Beyond childhood and my life as a young woman, there were too many rescuers to list here.I must mention that I was sometimes rescued,  but more importantly today, I continue to have my life and consciousness sustained and enlivened by those who can only be described as sisters. Is this true for everyone? I'm not sure. I can only say that the benediction these sisters bring in the most prosaic and humble forms, as well as those poetic and lofty forms, constitute blessings that make life inexpressibly vibrant for me. True for you? I hope so.

So, for Vicki, here the cake recipe, or rather, the combination of a couple of recipes. At our house, this is based on the embarassing abundance of Meyer lemons our tree bears every year, but if you live in a less sub-tropical climate, you can do this with regular lemons or limes, or even with oranges. It blends a standard cake recipe from our Cake Hero Susan Purdy with a recipe for lemon curd I adapted from a Southern Living recipe. So you have to make two things: the lemon curd (make it first) and then the cake.

For Lemon Curd - and this is easier than it sounds.
Grate zest from about 6 lemons (less if you have a Meyer lemon tree in your yard - they're bigger) to about 2 tablespoons, and then sqeeze the juice to yield about a cup of juice.

In your KitchenAid mixer, or using a hand mixer, blend 1/2 cup softened butter with 2 cups of sugar til blended, then add 4 eggs one at a time, blending well. Add lemon juice, blend. Add the zest at the very end. The whole thing will look kinda curdled but this is okay. Put this into a microwave safe bowl and  zap on high for 5 minutes, stirring at regular intervals, until the mixture coats the back of a spoon. Cover with plastic wrap and chill for several hours or until the lemon curd is firm. set aside.

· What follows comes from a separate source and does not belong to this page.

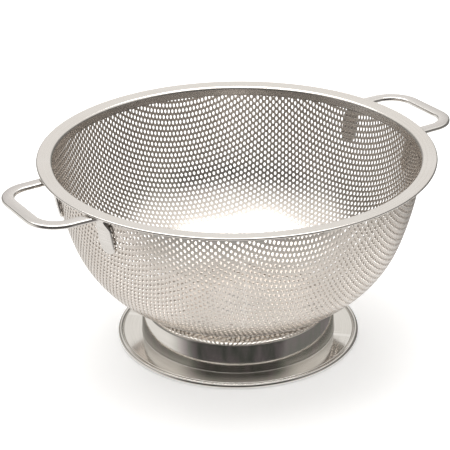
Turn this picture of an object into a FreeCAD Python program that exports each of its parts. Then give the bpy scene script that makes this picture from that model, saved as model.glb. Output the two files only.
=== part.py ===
import FreeCAD, Part
import math
import os
import types

import Sketcher

# A footed sheet-metal strainer: a deep-drawn bowl, a rim ring spot-welded inside its mouth, a
# pressed foot spot-welded under it, and two bar handles spot-welded to its wall. The origin is on
# the table under the bowl's centre, +Z is the bowl's axis, and the handles lie along X.
# The foot carries the bowl, and the ring and the handles follow the bowl's wall.

# Driving sizes, in millimetres and degrees. Every bend is given by its inside radius.
SIZES = {
    # rim
    "sheet": 0.7,              # thickness of the rim's, the bowl's and the foot's sheet
    "rim_radius": 143.0,       # outermost edge of the rim
    "rim_top": 143.6,          # highest point of the rim above the table
    "flange_width": 9.3,       # from the bend at the mouth out to the rim's edge
    "flange_slope": 4.5,       # rise of the flange towards its edge
    "mouth_bend": 1.5,         # bend from the skirt into the flange
    "skirt_height": 4.8,       # height of the skirt that laps inside the bowl's wall
    "hem_bend": 0.15,          # fold of the hem under the flange's edge
    "hem_width": 2.2,          # length of the folded-under strip
    # bowl
    "mouth_lean": 5.8,         # lean of the wall from the vertical at the mouth
    "knee_lean": 19.5,         # lean of the wall where its two curves meet
    "base_height": 25.0,       # underside of the bowl's flat bottom above the table
    "base_radius": 36.3,       # radius of the flat bottom
    # foot
    "neck_radius": 70.3,       # outside of the neck at its shoulder
    "neck_shoulder": 2.3,      # bend from the top plate into the neck
    "neck_lean": 10.0,         # how far the neck leans in at its top; its bottom is upright
    "neck_corner": 0.2,        # bend from the neck into the foot's flange
    "foot_flange": 19.5,       # from the neck's shoulder out to the bead's edge
    "seat_width": 11.3,        # width of the top plate's ring under the bowl's flat bottom
    "groove_shoulder": 0.05,   # bend from the flange down into the groove
    "groove_bend": 0.25,       # bend at the groove's bottom
    "groove_angle": 75.0,      # slope of the groove's sides
    "bead_bend": 1.0,          # roll of the bead
    "bead_curl": 25.0,         # how far the roll goes on past the ring that the foot stands on
    "bead_flat": 1.0,          # width of the ring that the foot stands on
    # handles
    "handle_reach": 32.3,      # how far the handle stands out past the rim
    "handle_width": 79.0,      # overall width across the handle's two legs
    "handle_corner": 15.0,     # bend at the handle's two outer corners
    "bar_width": 9.0,          # width of the bar
    "bar_thick": 3.1,          # thickness of the bar
    "rim_gap": 0.1,            # clearance between the hem and the bar that passes under it
    "leg_bend": 2.0,           # bend of the bar down on to the wall
    "leg_drop": 14.0,          # how far the full bar runs down below its top face
    "leg_overlap": 3.0,        # flat length of the bent leg that lies inside the straight bar
    "tab_width": 13.5,         # width of the flattened end
    "tab_thick": 2.1,          # thickness of the flattened end
    "tab_shift": 1.8,          # how far the flattened end is centred outside the bar's centre
    "shoulder_drop": 4.6,      # upper end of the tab below the bar's top face
    "tab_drop": 30.2,          # lower end of the tab below the bar's top face
    "tab_corner": 5.5,         # radius of the tab's lower corners
}
size = types.SimpleNamespace(**SIZES)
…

For the cake - this is also easier than it sounds, and you can use this recipe for a ton of things. Do yourself a favor and buy a copy of "A Piece of Cake" by Susan Purdy; she makes it all clear. This uses her Swedish Butter Cake recipe, more or less.

Back to your blender: Blend 1 cup lightly salted butter (room temp) with 1-1/2 cups of sugar until well blended. Add, one by one, 2 large eggs. Combine dry ingredients 2 cups plus 2 tablespoons of all-purpose flour (always use King Arthur flour) with 1 teaspoon of baking powder and 1/2 teaspoon of salt. Also set aside 3/4 cup of milk, and add to it a teaspoon of vanilla extract (or in my case, Kahlua or limoncello if I have either on hand - you can also use almond flavoring).

To the butter/sugar mixture, add the dry and wet ingredients, beginning and ending with flour; mixing well between each addition.

Place 1/3 of the cake mixture in a greased, floured tube pan. Add lemon curd; top with more cake mix; layer as you like but end with cake mix. Bake in middle of oven at 325 - 350 for 55 - 65 minutes depending on your oven. Cool on rack for 5 or 10 minutes, then invert and remove. Dust with powdered sugar. Top with fresh berries (blueberries, you Jersey girls; spring strawberries for us Plant City-ish locals.)

Sound good? Get together with your sisters. Or take a slice to that sister you love, but don't see often enough. Or serve it to anyone you love and remind them how much you love them.